On with the upper timing belt cover (and I’m missing the top screw, which probably rolled away a month ago) and now time for the accessory drive belts. Two for the alternator, and one for the A/C compressor.

Ah, yes--the hateful compressor.

Just as I had nearly not gotten the belt OFF of it when I was tearing things apart, I very nearly couldn’t get the new one ON it. And thus the greatest exhaustion and aches began, as I worked for nearly a half hour, grunting and heaving and pulling and pushing and tugging and jerking and crawling underneath and repeating the grunting-heaving procedure until FINALLY I got it loose enough to slide on the pulleys. The alternator belts came next, and they were a breeze, which is good, because by now I was full of weariness and frustration, and I was completely empty of sweat, having gotten rid of enough to fill a bathtub.

I left the belts loose on the alternator, and the mounting bolts loose on both it and the compressor and put all my tools away for the night. Next step is to finish tightening them up, installing the fan and fan shroud, hooking the battery back up, filling it with oil, and doing a test crank. That’s all for another day, though.
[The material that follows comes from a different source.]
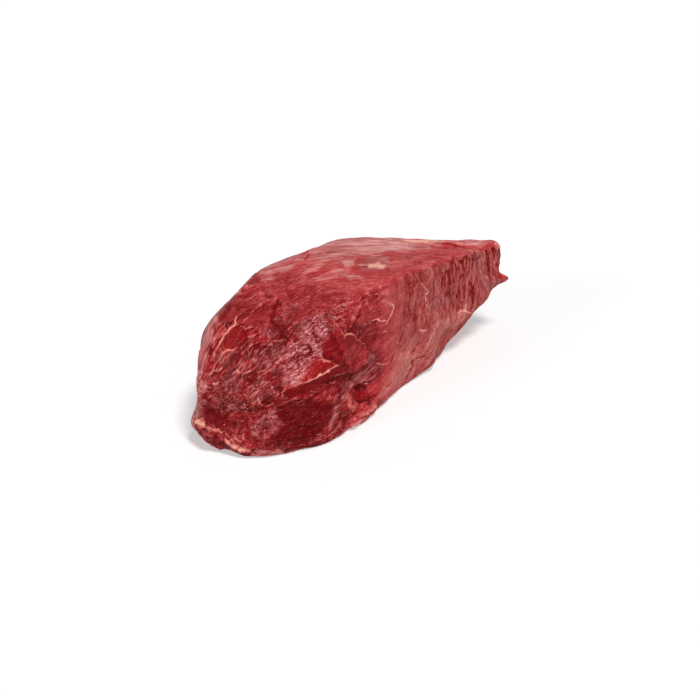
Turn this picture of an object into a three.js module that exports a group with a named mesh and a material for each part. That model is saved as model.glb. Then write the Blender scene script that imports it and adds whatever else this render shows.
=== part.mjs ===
// A raw beef round roast: one trimmed muscle, thick and domed at its nose and tapering to a
// blunt cut at its far end. Millimetres, +Z up, +X along the grain towards the far end.
// The origin is on the resting surface, under the middle of the roast.

import * as THREE from 'three';
import { mergeVertices } from 'three/addons/utils/BufferGeometryUtils.js';
import { ImprovedNoise } from 'three/addons/math/ImprovedNoise.js';

// Driving dimensions. Every trimmed face bounds the muscle: the compass bearing that it looks
// towards (0 is +X, 90 is +Y), its tilt above the horizon, and its distance from the heart.
const HEART = new THREE.Vector3(0, 0, 62);
const FACES = [
  { name: 'base', bearing: 0, tilt: -90, distance: 62 },
  { name: 'top', bearing: 0, tilt: 80, distance: 75 },
  { name: 'top towards the nose', bearing: -170, tilt: 84, distance: 70 },
  { name: 'shoulder over the lobe', bearing: -104, tilt: 46, distance: 85 },
  { name: 'side cut', bearing: -86, tilt: 0, distance: 56 },
  { name: 'side undercut', bearing: -84, tilt: -45, distance: 80 },
  { name: 'nose side', bearing: -104, tilt: -4, distance: 80 },
  { name: 'nose corner', bearing: -127, tilt: 0, distance: 111 },
  { name: 'nose', bearing: -158, tilt: 2, distance: 135 },
  { name: 'nose tip', bearing: 172, tilt: -22, distance: 157 },
  { name: 'nose left', bearing: 130, tilt: 5, distance: 114 },
  { name: 'back', bearing: 95, tilt: 0, distance: 78 },
  { name: 'back brow', bearing: 86, tilt: 54, distance: 87 },
  { name: 'back taper', bearing: 52, tilt: 44, distance: 111 },
  { name: 'brow left', bearing: 110, tilt: 36, distance: 91 },
  { name: 'brow', bearing: -165, tilt: 39, distance: 117 },
  { name: 'brow right', bearing: -118, tilt: 42, distance: 94 },
  { name: 'far cap', bearing: -25, tilt: 3, distance: 216 },
  { name: 'far end', bearing: 38, tilt: 6, distance: 160 },
  { name: 'far undercut', bearing: -68, tilt: -33, distance: 98 },
];
const EDGE_SHARPNESS = 24; // a higher power leaves a smaller round where two faces meet
const SEAT_DEPTH = 2; // what the muscle's own weight presses flat underneath

// Relief: marks along short lines on the muscle. A mark's rise lifts the surface along the whole
// line, and its step lifts the side above the line and sinks the side below it.
const MARKS = [
  { name: 'cleft down the brow', reach: 11, rise: -4, line: [[-65, 0, 126], [-95, -31, 118], [-108, -45, 98]] },
  {
    name: 'ridge across the nose', reach: 15, rise: 1, step: 4,
    line: [[-125, -42, 62], [-95, -58, 76], [-62, -60, 75]],
  },
  { name: 'flap', reach: 12, rise: 3, line: [[-82, -60, 84], [-64, -60, 82]] },
  { name: 'fold of the lobe', reach: 14, step: -2.5, line: [[-51, -58, 115], [-36, -58, 99], [-12, -57, 79]] },
  { name: 'lobe edge', reach: 12, step: 2.5, line: [[-50, -60, 66], [-29, -58, 59], [-10, -57, 58]] },
  { name: 'low fold', reach: 9, step: 2, line: [[-101, -56, 57], [-78, -60, 60], [-57, -60, 57]] },
  { name: 'pocket', reach: 11, rise: -5, line: [[-18, -57, 34]] },
  { name: 'rim of the pocket', reach: 7, rise: 2.5, line: [[-40, -58, 30], [-22, -57, 18], [2, -55, 22]] },
  { name: 'bulge over the floor', reach: 18, rise: 5, line: [[-75, -62, 10], [-35, -58, 8], [10, -54, 10]] },
  {
    name: 'lip of the nose', reach: 11, rise: 4, step: 3.5,
    line: [[-146, 26, 20], [-147, 8, 18], [-142, -8, 12], [-136, -22, 4]],
  },
  { name: 'hollow over the lip', reach: 10, rise: -3, line: [[-148, 10, 38], [-140, -14, 32]] },
  {
    name: 'crack in the side', reach: 7, rise: -2.5,
    line: [[66, -52, 43], [57, -52, 38], [61, -52, 25], [53, -52, 14]],
  },
  { name: 'hollow above the floor', reach: 14, rise: -3, line: [[60, -50, 14], [82, -51, 17]] },
  { name: 'notch under the side', reach: 14, rise: -10, line: [[118, -46, 24], [128, -45, 28]] },
  { name: 'bump at the notch', reach: 9, rise: 3, line: [[101, -46, 14]] },
  { name: 'bump under the side', reach: 11, rise: 3, line: [[141, -48, 42]] },
  { name: 'heel of the far end', reach: 14, rise: 6, line: [[182, -44, 56], [198, -42, 64]] },
  { name: 'groove along the back', reach: 8, rise: -3.5, line: [[128, 4, 113], [150, -20, 110], [180, -30, 107]] },
  { name: 'edge along the back', reach: 12, rise: 2.5, line: [[60, 40, 122], [105, 22, 117], [135, 8, 113]] },
  { name: 'corner of the far end', reach: 9, rise: 4, line: [[205, -34, 103], [214, -38, 104]] },
];
const STEP_SOFTNESS = 3; // half the width over which a step rises

// The grain stands out as upright ridges on the side cut, deeper towards the far end and near
// the top. They wander along their length, and start where the surface has turned to the side.
const GRAIN = { spacing: 20, depth: 1.4, wander: 0.7, bend: new THREE.Vector3(40, 40, 55) };
const GRAIN_ALONG = { from: 25, full: 120 };
const GRAIN_UP = { from: 25, full: 75, least: 0.35 };
const GRAIN_FACING = { from: 0.55, full: 0.95 };

// Unevenness of the whole surface: its wavelengths and heights. Each layer is read from another
// part of the noise.
const LUMPS = [
  { wavelength: 62, height: 3, shift: 7.3 },
  { wavelength: 27, height: 1.8, shift: 14.6 },
  { wavelength: 17, height: 0.9, shift: 21.9 },
];

// How far a surface must look down for its relief to be pressed out, and to be left whole.
const PRESSED = { flat: -0.95, whole: -0.5 };

// A torn shred of meat that sticks out of the far end.
const SHRED = { root: new THREE.Vector3(210.5, -37, 61), bearing: -48, length: 10, width: 8 };

const SPHERE_DETAIL = 22; // faces of the starting sphere: 20 * (detail + 1)^2
const SPREAD = new THREE.Vector3(200, 66, 66); // half sizes that spread the facets evenly
const SPREAD_CENTRE = new THREE.Vector3(18, -18, 8); // draws them closer together on the side cut
const WELD = 1e-5; // of the starting sphere's radius

function outward(bearing, tilt) {
  const b = THREE.MathUtils.degToRad(bearing);
  const t = THREE.MathUtils.degToRad(tilt);
  return new THREE.Vector3(Math.cos(b) * Math.cos(t), Math.sin(b) * Math.cos(t), Math.sin(t));
}

const faces = FACES.map((face) => ({ ...face, normal: outward(face.bearing, face.tilt) }));
const marks = MARKS.map((mark) => ({ ...mark, points: mark.line.map((p) => new THREE.Vector3(...p)) }));

// How far the trimmed muscle reaches from the heart along a unit direction.
function reachAlong(direction) {
  let sum = 0;
  for (const { normal, distance } of faces) {
    const lean = normal.dot(direction) / distance;
    if (lean > 0) sum += lean ** EDGE_SHARPNESS;
  }
  return sum ** (-1 / EDGE_SHARPNESS);
}

// The trimmed muscle's outward normal along a unit direction.
function normalAlong(direction) {
  const sum = new THREE.Vector3();
  for (const { normal, distance } of faces) {
    const lean = normal.dot(direction) / distance;
    if (lean > 0) sum.addScaledVector(normal, lean ** (EDGE_SHARPNESS - 1) / distance);
  }
  return sum.normalize();
}

// The distance from a point to a mark's line, and how far the point lies above the line.
function offsetFrom(points, point, normal) {
  let away = Infinity;
  let above = 0;
  const near = new THREE.Vector3();
  for (let i = 0; i < Math.max(1, points.length - 1); i += 1) {
    const start = points[i];
    const end = points[Math.min(i + 1, points.length - 1)];
    new THREE.Line3(start, end).closestPointToPoint(point, start !== end, near);
    const gap = near.distanceTo(point);
    if (gap < away) {
      away = gap;
      const across = end.clone().sub(start).cross(normal).negate().normalize();
      above = point.clone().sub(near).dot(across);
    }
  }
  return { away, above };
}

function markHeight(point, normal) {
  let height = 0;
  for (const { points, reach, rise = 0, step = 0 } of marks) {
    const { away, above } = offsetFrom(points, point, normal);
    const fade = Math.exp(-((away / reach) ** 2));
    height += fade * (rise + step * Math.tanh(above / STEP_SOFTNESS));
  }
  return height;
}

const noise = new ImprovedNoise();

function lumpHeight(point) {
  let height = 0;
  for (const lump of LUMPS) {
    const p = point.clone().divideScalar(lump.wavelength).addScalar(lump.shift);
    height += lump.height * noise.noise(p.x, p.y, p.z);
  }
  return height;
}

function grainHeight(point, normal) {
  const { smoothstep } = THREE.MathUtils;
  const bent = point.clone().divide(GRAIN.bend);
  const wander = GRAIN.wander * noise.noise(bent.x, bent.y, bent.z);
  const phase = 2 * Math.PI * (point.x / GRAIN.spacing + wander);
  const facing = smoothstep(-normal.y, GRAIN_FACING.from, GRAIN_FACING.full);
  const along = smoothstep(point.x, GRAIN_ALONG.from, GRAIN_ALONG.full);
  const up = THREE.MathUtils.lerp(GRAIN_UP.least, 1, smoothstep(point.z, GRAIN_UP.from, GRAIN_UP.full));
  return GRAIN.depth * facing * along * up * Math.sin(phase);
}

// All the relief together. Underneath, where the muscle rests, it is pressed out.
function reliefHeight(point, normal) {
  const pressed = THREE.MathUtils.smoothstep(normal.z, PRESSED.flat, PRESSED.whole);
  return pressed * (markHeight(point, normal) + lumpHeight(point) + grainHeight(point, normal));
}

// Pulls the surface out into the shred, round its root.
function pullShred(point) {
  const gap = point.distanceTo(SHRED.root);
  const pull = Math.max(0, 1 - gap / SHRED.width);
  return outward(SHRED.bearing, 0).multiplyScalar(SHRED.length * pull);
}

function roastGeometry() {
  const sphere = new THREE.IcosahedronGeometry(1, SPHERE_DETAIL);
  sphere.deleteAttribute('normal');
  sphere.deleteAttribute('uv');
  const geometry = mergeVertices(sphere, WELD);
  const position = geometry.getAttribute('position');
  const direction = new THREE.Vector3();
  for (let i = 0; i < position.count; i += 1) {
    direction.fromBufferAttribute(position, i).multiply(SPREAD).add(SPREAD_CENTRE).normalize();
    const normal = normalAlong(direction);
    const point = direction.multiplyScalar(reachAlong(direction)).add(HEART);
    const pull = pullShred(point);
    point.addScaledVector(normal, reliefHeight(point, normal)).add(pull);
    position.setXYZ(i, point.x, point.y, Math.max(0, point.z - SEAT_DEPTH));
  }
  geometry.computeVertexNormals();
  return geometry;
}

const beef = new THREE.MeshStandardMaterial({ color: 0x8e2a2c, roughness: 0.45, metalness: 0 });

const roast = new THREE.Mesh(roastGeometry(), beef);
roast.name = 'beef_round';
const middle = new THREE.Box3().setFromObject(roast).getCenter(new THREE.Vector3());
roast.position.set(-middle.x, -middle.y, 0);

const group = new THREE.Group();
group.add(roast);

export default group;
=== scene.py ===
"""A raw beef round roast on a pale floor.

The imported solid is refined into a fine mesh, which then gets the grain, folds, veins and skins that
show on the real muscle. Shapes are worked out in millimetres and turned into metres at the end.
"""

import itertools
import math
from types import SimpleNamespace

import bpy
import numpy as np
from mathutils import Matrix, Vector
from mathutils.bvhtree import BVHTree


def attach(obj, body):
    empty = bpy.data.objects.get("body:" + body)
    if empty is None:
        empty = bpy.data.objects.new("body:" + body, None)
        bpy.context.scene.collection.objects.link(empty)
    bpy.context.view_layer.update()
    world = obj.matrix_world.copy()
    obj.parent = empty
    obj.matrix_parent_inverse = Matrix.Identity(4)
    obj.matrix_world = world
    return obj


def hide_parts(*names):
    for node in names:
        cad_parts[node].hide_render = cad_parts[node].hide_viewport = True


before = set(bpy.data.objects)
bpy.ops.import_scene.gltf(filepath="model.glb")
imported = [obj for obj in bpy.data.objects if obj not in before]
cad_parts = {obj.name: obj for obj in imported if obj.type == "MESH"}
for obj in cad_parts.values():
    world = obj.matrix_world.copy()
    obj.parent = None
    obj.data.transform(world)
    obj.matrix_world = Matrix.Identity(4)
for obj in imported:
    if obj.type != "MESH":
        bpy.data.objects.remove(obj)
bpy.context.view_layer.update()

MM = 0.001  # metres

# The camera, in the frame of the solid.
PHOTO_SIZE = np.array([700.0, 693.0])  # pixels
LENS = 85.0
SENSOR = 36.0
AZIMUTH = math.radians(-48.0)
ELEVATION = math.radians(28.0)
TARGET = np.array([-31.58, -37.06, 60.0])
DISTANCE = 1550.0
SIGHT_END = 20.0  # metres
FOCAL = LENS / SENSOR * PHOTO_SIZE[0]  # pixels
RIGHT = np.array([math.cos(AZIMUTH), math.sin(AZIMUTH), 0.0])
BACK = np.array([
    math.sin(AZIMUTH) * math.cos(ELEVATION),
    -math.cos(AZIMUTH) * math.cos(ELEVATION),
    math.sin(ELEVATION),
])
UP = np.cross(BACK, RIGHT)
EYE = TARGET + DISTANCE * BACK

# The muscle fibres run from the tip of the nose, over the muscle, to the far end.
NOSE_POLE = np.array([-180.0, 4.0, 14.0])
FAR_POLE = np.array([200.0, -45.0, 80.0])
GIRTH_RADIUS = 62.0
POLE_RADIUS = 60.0  # nearer to the axis than this, the fibres end in the surface
TOP_HEADING = math.radians(-33.0)  # of the fibres on the top
CUT_WAY = np.array([0.5, -0.866])  # the level way that the side cut faces

# Sizes of the bundles of fibres and of the smaller ones inside them: along and across the fibres,
# and on the side cut across and along its cords.
BUNDLE = [36.0, 8.0, 8.0]
SMALL_BUNDLE = [11.0, 4.4, 4.4]
CORD = [6.5, 26.0, 45.0]
THREAD = [3.8, 14.0, 30.0]

# The torn shred at the far end, which smoothing shortens.
SHRED_TIP = np.array([185.6, -54.5, 59.0])
SHRED_WAY = np.array([0.67, -0.74, 0.0])
SHRED_REACH = 8.0
SHRED_PULL = 4.5

# Longest edges of the refined mesh.
EDGE_COARSE = 5.0
EDGE_FRONT = 2.4
EDGE_HIDDEN = 4.6
EDGE_SEAT = 8.0
EDGE_MARK = 1.2
FIRST_ROUNDS = 5  # of smoothing, before the mesh is refined
ROUNDS = (3, 2, 0)  # of smoothing, after each time that it is refined
LEVEL_ROUNDS = 14  # of averaging, to tell hollows from their surroundings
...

By the time I got inside and got the majority of the grime off of my arms, it was nearly 9:00 o’clock, and I was so whupped I couldn’t bring myself to eat supper.

Luckily, lest I become Mr. Lazybones, there were other chores to be done--seems that there was cookies to be baked for something Ashley’s doing, so she and Mom were busily doing that, which left me to go get some laundry from upstairs, because there was a need for an emergency load to be washed and dried RIGHT THEN so it could be worn today by a certain teenager (who, as I mentioned, was quite involved with cookie-making) and then there was the nearly overwhelming chore of getting a certain Tiny Terror in the tub for her bath. Made all the more difficult by her seeming inability to keep from coming downstairs to see if any cookies were ready and to look out the door at the kitten.

By the time I finally got a shower and got in bed, my head was throbbing and my chestal muscles felt like hot cooked lasagna noodles.

As I said, thank goodness this morning’s meeting was short.